-- start Data lines --
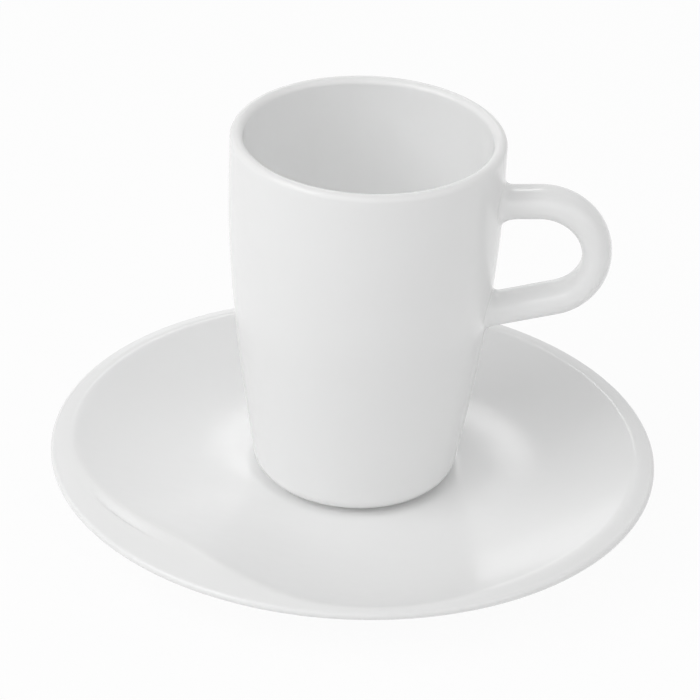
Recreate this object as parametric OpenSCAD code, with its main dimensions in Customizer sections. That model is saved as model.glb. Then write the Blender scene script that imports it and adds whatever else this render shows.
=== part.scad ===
// Espresso cup with a stuck-on ear handle, standing in the well of its saucer.
// The origin is on the table, under the middle of the saucer's round outline.
// +Z is up and the handle points along +X. All lengths are in millimetres.

/* [Cup] */
// Outer diameter of the cup just below the rim
cup_d = 54.4; // [50:0.2:60]
// Height of the cup from its foot to the top of the rim
cup_h = 76; // [70:0.5:84]
// How far below the rim the straight upper wall starts to draw in
shoulder_drop = 14; // [10:0.5:20]
// How far the wall draws in from the shoulder down to the foot
taper = 7; // [5:0.1:9]
// Thickness of the wall at the rim, which has a full round edge
rim_wall = 2.6; // [2.2:0.1:3.2]
// Thickness of the wall at the foot
base_wall = 3.4; // [3:0.1:4]
// Radius of the rounding between the wall and the underside
corner_r = 4.2; // [3.6:0.1:5.6]
// Radius of the rounding between the inner wall and the inner floor
inner_corner_r = 7; // [5:0.1:8]
// Height of the inner floor above the foot
floor_h = 4.4; // [4:0.1:6]

/* [Cup foot] */
// Outer diameter of the ground foot ring
foot_d = 35; // [30:0.5:36]
// Width of the foot ring
foot_w = 2.6; // [2:0.1:3.2]
// Height of the foot ring below the round body
foot_h = 0.4; // [0.3:0.1:0.8]
// Depth of the recess inside the foot ring
recess_h = 0.9; // [0.6:0.1:1.4]
// Bevel on both edges of the foot ring
foot_bevel = 0.3; // [0.2:0.05:0.4]

/* [Handle] */
// Distance of the middle of the ear from the cup's axis
ear_x = 35.5; // [34.6:0.1:38]
// How far the middle of the ear lies below the rim
ear_drop = 22.1; // [21:0.1:24]
// Radius of the ear along the middle of its strap
ear_r = 10.75; // [9.8:0.05:11.5]
// Thickness of the strap, across the loop
strap_t = 5.9; // [4.6:0.1:6.4]
// Width of the strap, front to back
strap_w = 8.6; // [7:0.1:9.6]
// Rise of the upper arm from the wall, in degrees
upper_slope = 6; // [4:0.5:14]
// Fall of the lower arm towards the wall, in degrees
lower_slope = 18; // [14:0.5:22]
// How far the slip bead reaches out along the handle
bead_reach = 2; // [1.6:0.1:3.2]
// How far the slip bead spreads over the wall
bead_spread = 1.3; // [1:0.1:2.4]
// How much further the upper bead reaches out inside the ear
inner_reach = 2; // [0:0.1:2.5]
// How much further the upper bead spreads over the wall inside the ear
inner_spread = 1; // [0:0.1:1.4]
// Thickness of the slip between the handle's end and the wall
slip_t = 0.3; // [0.2:0.05:0.5]

/* [Saucer] */
// Diameter of the saucer's round outline
saucer_d = 123.6; // [118:0.2:130]
// Height of the well's floor above the table
well_h = 6; // [5.4:0.1:7]
// Diameter of the well's flat floor, on which the cup's foot stands
well_d = 37.2; // [36.4:0.2:40]
// Distance of the well's middle behind the middle of the outline
well_back = 3.6; // [0:0.1:5]
// Width of the round step up from the well's floor to the dish
well_step_w = 3.2; // [2.4:0.1:4.6]
// Height of that step
well_step = 0.5; // [0.3:0.1:1.2]
// Height of the top of the rounded edge above the well's floor, at the sides
edge_rise = 7; // [6:0.1:7.2]
// Height of the ridge inside the rim above the well's floor, at the sides
ridge_rise = 7.5; // [7.3:0.1:9.5]
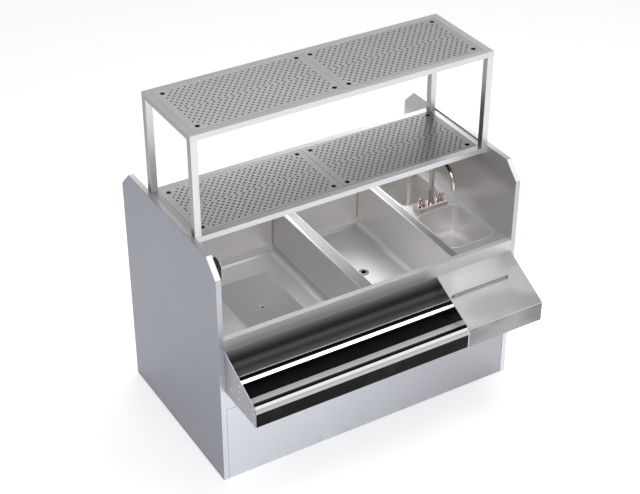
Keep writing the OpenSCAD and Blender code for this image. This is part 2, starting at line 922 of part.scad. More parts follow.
// Y-Z outline of the divider between the rows, with both top edges rolled
module divider_outline(inset) {
    front = inset - rail_back_row - rail_divider_t;
    back = -rail_back_row - inset;
    foot = rail_floor_z - inset;
    front_top = [front, slope_z(front, rail_slope, inset)];
    back_top = [back, slope_z(back, rail_slope, inset)];
    difference() {
        polygon([[front, foot], [back, foot], back_top, front_top]);
        corner_off(front_top, -90, rail_slope, rail_divider_r - inset);
        corner_off(back_top, 180 + rail_slope, 270, divider_back_r - inset);
    }
}

module rail_divider() {
    color(BRIGHT) from_corner()
        along_x(rail_x + rail_end_t, rail_l - 2 * rail_end_t) difference() {
            divider_outline(0);
            divider_outline(sheet);
        }
}

module rail_end_left() {
    color(STEEL) from_corner() along_x(rail_x, rail_end_t) rail_outline(0);
}

module rail_end_right() {
    color(STEEL) from_corner() along_x(rail_x + rail_l - rail_end_t, rail_end_t) rail_outline(0);
}

// Y-Z places where the end plates are riveted to the trough and its divider
rivet_front_y = 3 * rivet_in - rail_d;
rivet_front_z = slope_z(rivet_front_y, rail_slope, 0);
rivet_places = [
    [rivet_wall_y, rail_floor_z - rivet_in],
    [rivet_in - rail_back_row, rail_floor_z - rivet_in],
    [-rail_back_row - rivet_in, rail_floor_z + 6 * rivet_in],
    [-rail_back_row - rivet_in, rail_floor_z + 11 * rivet_in],
    [rivet_low_y, rail_bottom_z + 2 * rivet_in],
    [rivet_front_y, rail_bottom_z + 2 * rivet_in],
    [rivet_front_y, rivet_front_z - rivet_low_drop],
    [rivet_front_y, rivet_front_z - rivet_high_drop]];

module rail_rivets() {
    color(BRIGHT) from_corner()
        for (x = [rail_x - rivet_h, rail_x + rail_l], p = rivet_places)
            translate([x, p[0], p[1]]) rotate([0, 90, 0]) cylinder(d = rivet_d, h = rivet_h);
}

// Bolts that hang the rail and the corner ledge on the fascia from inside
bolt_x = concat(
    [for (i = [1, 3, 5, 7]) rail_x + i * rail_l / 8],
    [for (i = [1, 4]) ledge_x + i * ledge_w / 5]);

module rail_bolts() {
    color(STEEL) from_corner()
        for (x = bolt_x)
            translate([x, 0, bolt_z]) rotate([-90, 0, 0]) {
                cylinder(d = bolt_d, h = sheet + bolt_head_h);
                translate([0, 0, sheet]) cylinder(d = bolt_head_d, h = bolt_head_h, $fn = 6);
            }
}

module ledge_outline(inset) {
    front_outline(ledge_d, ledge_h, ledge_slope, ledge_roll_r, inset);
}

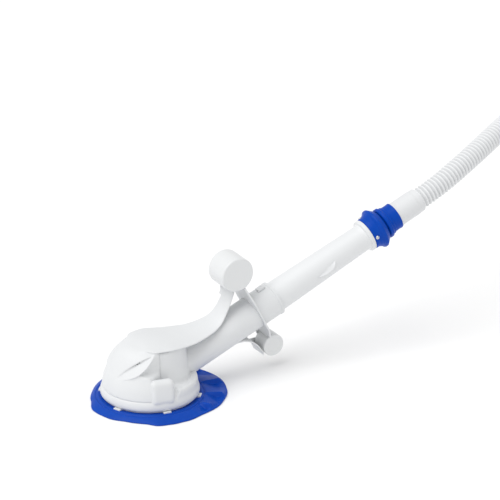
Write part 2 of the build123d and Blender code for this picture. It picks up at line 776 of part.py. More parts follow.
def swivel_sleeve():
    """Turning blue sleeve, caged in the ring, with a spigot for the hose."""
    neck_r = SWIVEL_BORE_R - CLEAR
    flange_end = SLEEVE_FLANGE_AT + SLEEVE_FLANGE_T
    rim_start = SWIVEL_RING_END + 2
    return on_pipe([
        (SLEEVE_BORE_R, SLEEVE_FLANGE_AT),
        (SWIVEL_CAGE_R - CLEAR, SLEEVE_FLANGE_AT),
        (SWIVEL_CAGE_R - CLEAR, flange_end),
        (neck_r, flange_end),
        (neck_r, rim_start),
        (SLEEVE_RIM_R - 1.5, rim_start + 1),
        (SLEEVE_RIM_R, rim_start + 5),
        (SLEEVE_RIM_R - 1.5, rim_start + 10),
        (neck_r + 1, rim_start + 13),
        (neck_r, rim_start + 17),
        (SLEEVE_END_R, SLEEVE_END - 4),
        (SLEEVE_END_R, SLEEVE_END),
        (SPIGOT_TAIL_R, SLEEVE_END),
        (SPIGOT_TAIL_R, SPIGOT_TAIL_END),
        (SLEEVE_BORE_R, SPIGOT_TAIL_END),
    ])


def hose_cuff():
    """Smooth cuff that pushes on the sleeve's spigot and holds the hose."""
    start = SLEEVE_END + 0.1
    step = HOSE_START - FIT
    return on_pipe([
        (SPIGOT_TAIL_R + FIT, start),
        (CUFF_R + 0.4, start),
        (CUFF_R, start + 12),
        (CUFF_R, CUFF_END - 16),
        (CUFF_R - 0.6, CUFF_END - 15),
        (CUFF_R - 0.6, CUFF_END),
        (HOSE_R + FIT, CUFF_END),
        (HOSE_R + FIT, step),
        (SPIGOT_TAIL_R + FIT, step),
    ])


def hose_radii(points):
    """Arc radius at each inner point: 0.45 of the shorter run over the half turn."""
    radii = []
    for before, here, after in zip(points, points[1:], points[2:]):
        run_in = Vector(*here) - Vector(*before)
        run_out = Vector(*after) - Vector(*here)
        shorter = min(run_in.length, run_out.length)
        radii.append(0.45 * shorter / tan(radians(run_in.get_angle(run_out)) / 2))
    return radii


def hose():
    """Plain tube along the route, with the length and the radii printed."""
    radii = hose_radii(HOSE_ROUTE)
    path = FilletPolyline(*HOSE_ROUTE, radius=radii)
    section = Plane(origin=path @ 0, z_dir=path % 0) * (Circle(HOSE_R) - Circle(HOSE_R - HOSE_WALL))
    tube = sweep(section, path=path)
    area = pi * (HOSE_R ** 2 - (HOSE_R - HOSE_WALL) ** 2)
    print("hose radii", [round(radius) for radius in radii])
    print("hose length", round(path.length, 1), "volume over section times length",
          round(tube.volume / (area * path.length), 4))
    return tube


def hose_end_cuff():
    """Socket cuff on the hose's far end, resting on the floor."""
    end = Vector(*HOSE_ROUTE[-1])
    way = (end - Vector(*HOSE_ROUTE[-2])).normalized()
    base = Plane(origin=end - way * END_CUFF_OVERLAP, z_dir=way)
    stop = END_CUFF_OVERLAP + FIT
    socket_start = END_CUFF_LENGTH - SOCKET_LENGTH
    return base * turned([
        (HOSE_R + FIT, 0),
        (END_CUFF_R - 1, 0),
        (END_CUFF_R - 1, END_CUFF_LENGTH - 8),
        (END_CUFF_R, END_CUFF_LENGTH - 7),
        (END_CUFF_R, END_CUFF_LENGTH),
        (SOCKET_R, END_CUFF_LENGTH),
        (SOCKET_R, socket_start),
        (HOSE_R - HOSE_WALL, socket_start - 1),
        (HOSE_R - HOSE_WALL, stop),
        (HOSE_R + FIT, stop),
    ])


PARTS = {
    "lower_housing": lower_housing,
    "head_cover": head_cover,
    "foot_pad": foot_pad,
    "foot_retainer": foot_retainer,
    "disc_skirt": disc_skirt,
    "ballast_weight": ballast,
    "ballast_screws": ballast_screws,
    "foam_float": foam_float,
    "body_tube": body_tube,
    "collar_latch": collar_latch,
    "outer_pipe": outer_pipe,
    "pipe_seal": pipe_seal,
    "inner_pipe": inner_pipe,
    "diaphragm_cassette": diaphragm_cassette,
    "diaphragm": diaphragm,
    "compression_ring": compression_ring,
    "retaining_ring": retaining_ring,
    "top_roller": lambda: roller(TOP_ROLLER, TOP_ROLLER_R, TOP_ROLLER_LENGTH),
    "top_roller_axle": lambda: axle(TOP_ROLLER, TOP_ROLLER_LENGTH, TOP_OUTER_EAR_Y + EAR_T),
    "lower_roller": lambda: roller(LOW_ROLLER, LOW_ROLLER_R, LOW_ROLLER_LENGTH),
    "lower_roller_axle": lambda: axle(LOW_ROLLER, LOW_ROLLER_LENGTH, LOW_EAR_Y + EAR_T),
    "axle_clips": axle_clips,
    "roller_bracket": roller_bracket,
    "swivel_ring": swivel_ring,
    "swivel_screws": swivel_screws,
    "swivel_washer": swivel_washer,
    "swivel_seal": swivel_seal,
    "swivel_sleeve": swivel_sleeve,
    "hose_cuff": hose_cuff,
    "hose": hose,
    "hose_end_cuff": hose_end_cuff,
}

os.makedirs("parts", exist_ok=True)
for name, make in PARTS.items():
    export_step(make(), f"parts/{name}.step")
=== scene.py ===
"""Looks of a suction-side pool cleaner with deflector rollers and a corrugated hose.

Sizes inside the classes are millimetres, in the CAD model's frame, and each mesh is
scaled to metres when it becomes a piece.
"""
import json
import logging
import math
from dataclasses import dataclass, field
from enum import Enum
from typing import Any, Callable, Sequence

import bmesh
import bpy
from mathutils import Matrix, Vector
from mathutils.kdtree import KDTree
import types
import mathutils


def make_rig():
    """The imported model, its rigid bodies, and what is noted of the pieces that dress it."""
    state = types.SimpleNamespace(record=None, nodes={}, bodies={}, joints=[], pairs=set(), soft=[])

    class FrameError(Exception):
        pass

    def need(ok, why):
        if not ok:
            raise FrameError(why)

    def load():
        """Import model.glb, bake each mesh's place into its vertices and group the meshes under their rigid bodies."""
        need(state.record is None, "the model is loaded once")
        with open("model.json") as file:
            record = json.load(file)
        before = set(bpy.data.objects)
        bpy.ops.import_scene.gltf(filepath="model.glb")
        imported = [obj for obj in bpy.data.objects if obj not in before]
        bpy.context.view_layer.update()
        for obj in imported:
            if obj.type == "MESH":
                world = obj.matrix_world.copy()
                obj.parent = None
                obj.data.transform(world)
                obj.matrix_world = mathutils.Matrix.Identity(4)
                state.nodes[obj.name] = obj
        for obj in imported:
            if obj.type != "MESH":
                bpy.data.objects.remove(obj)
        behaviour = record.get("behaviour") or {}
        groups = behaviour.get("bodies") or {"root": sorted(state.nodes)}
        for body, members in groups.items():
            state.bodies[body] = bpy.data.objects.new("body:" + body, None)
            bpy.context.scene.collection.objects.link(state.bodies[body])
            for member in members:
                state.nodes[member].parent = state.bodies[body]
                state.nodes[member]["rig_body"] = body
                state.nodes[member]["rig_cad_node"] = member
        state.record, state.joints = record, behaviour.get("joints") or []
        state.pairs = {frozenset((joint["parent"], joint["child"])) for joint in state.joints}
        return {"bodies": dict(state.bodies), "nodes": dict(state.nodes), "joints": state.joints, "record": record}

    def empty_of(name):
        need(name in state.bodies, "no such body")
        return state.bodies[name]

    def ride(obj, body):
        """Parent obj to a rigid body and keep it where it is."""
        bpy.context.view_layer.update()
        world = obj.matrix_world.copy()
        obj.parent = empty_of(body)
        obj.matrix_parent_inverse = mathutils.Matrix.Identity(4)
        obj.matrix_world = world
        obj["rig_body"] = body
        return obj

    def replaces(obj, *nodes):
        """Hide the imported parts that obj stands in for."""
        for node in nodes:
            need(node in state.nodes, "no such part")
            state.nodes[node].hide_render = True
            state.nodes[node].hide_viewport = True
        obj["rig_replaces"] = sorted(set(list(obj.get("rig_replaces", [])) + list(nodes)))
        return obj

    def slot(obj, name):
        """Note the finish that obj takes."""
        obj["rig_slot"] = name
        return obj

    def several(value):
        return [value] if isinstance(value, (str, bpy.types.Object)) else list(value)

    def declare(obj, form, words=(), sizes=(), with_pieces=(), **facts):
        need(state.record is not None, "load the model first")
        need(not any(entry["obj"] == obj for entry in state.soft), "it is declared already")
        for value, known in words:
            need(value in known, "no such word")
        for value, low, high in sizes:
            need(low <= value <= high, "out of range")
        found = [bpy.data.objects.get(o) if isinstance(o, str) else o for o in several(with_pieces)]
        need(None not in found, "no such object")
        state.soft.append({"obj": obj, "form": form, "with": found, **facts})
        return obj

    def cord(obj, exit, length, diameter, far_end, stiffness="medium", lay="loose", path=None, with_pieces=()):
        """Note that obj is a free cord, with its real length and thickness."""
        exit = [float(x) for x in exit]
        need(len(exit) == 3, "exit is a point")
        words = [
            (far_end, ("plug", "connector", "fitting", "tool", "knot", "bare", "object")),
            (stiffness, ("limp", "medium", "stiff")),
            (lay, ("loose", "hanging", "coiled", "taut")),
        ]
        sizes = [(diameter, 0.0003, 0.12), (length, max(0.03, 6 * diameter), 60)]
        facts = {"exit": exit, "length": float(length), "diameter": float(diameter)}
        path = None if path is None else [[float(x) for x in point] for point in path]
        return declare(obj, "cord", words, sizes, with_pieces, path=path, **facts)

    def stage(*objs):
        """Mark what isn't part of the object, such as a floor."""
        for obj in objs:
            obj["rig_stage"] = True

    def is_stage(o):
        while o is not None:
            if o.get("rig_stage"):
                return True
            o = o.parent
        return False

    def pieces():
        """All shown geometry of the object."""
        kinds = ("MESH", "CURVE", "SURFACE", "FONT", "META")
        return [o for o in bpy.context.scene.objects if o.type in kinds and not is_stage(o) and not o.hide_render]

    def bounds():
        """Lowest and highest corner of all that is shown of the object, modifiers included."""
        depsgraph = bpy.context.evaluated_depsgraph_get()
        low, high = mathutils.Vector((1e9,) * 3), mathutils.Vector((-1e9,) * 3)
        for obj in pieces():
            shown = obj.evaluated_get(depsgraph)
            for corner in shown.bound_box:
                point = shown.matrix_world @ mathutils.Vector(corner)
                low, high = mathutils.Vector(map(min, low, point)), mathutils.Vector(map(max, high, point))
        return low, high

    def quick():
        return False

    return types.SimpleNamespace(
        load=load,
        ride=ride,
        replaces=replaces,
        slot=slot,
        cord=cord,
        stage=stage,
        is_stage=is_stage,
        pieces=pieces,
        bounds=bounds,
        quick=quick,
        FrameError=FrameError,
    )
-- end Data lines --
Output exactly those lines that lie from the line with "return [o for" through the line with "and highest corner", with both of those lines included.

        return [o for o in bpy.context.scene.objects if o.type in kinds and not is_stage(o) and not o.hide_render]

    def bounds():
        """Lowest and highest corner of all that is shown of the object, modifiers included."""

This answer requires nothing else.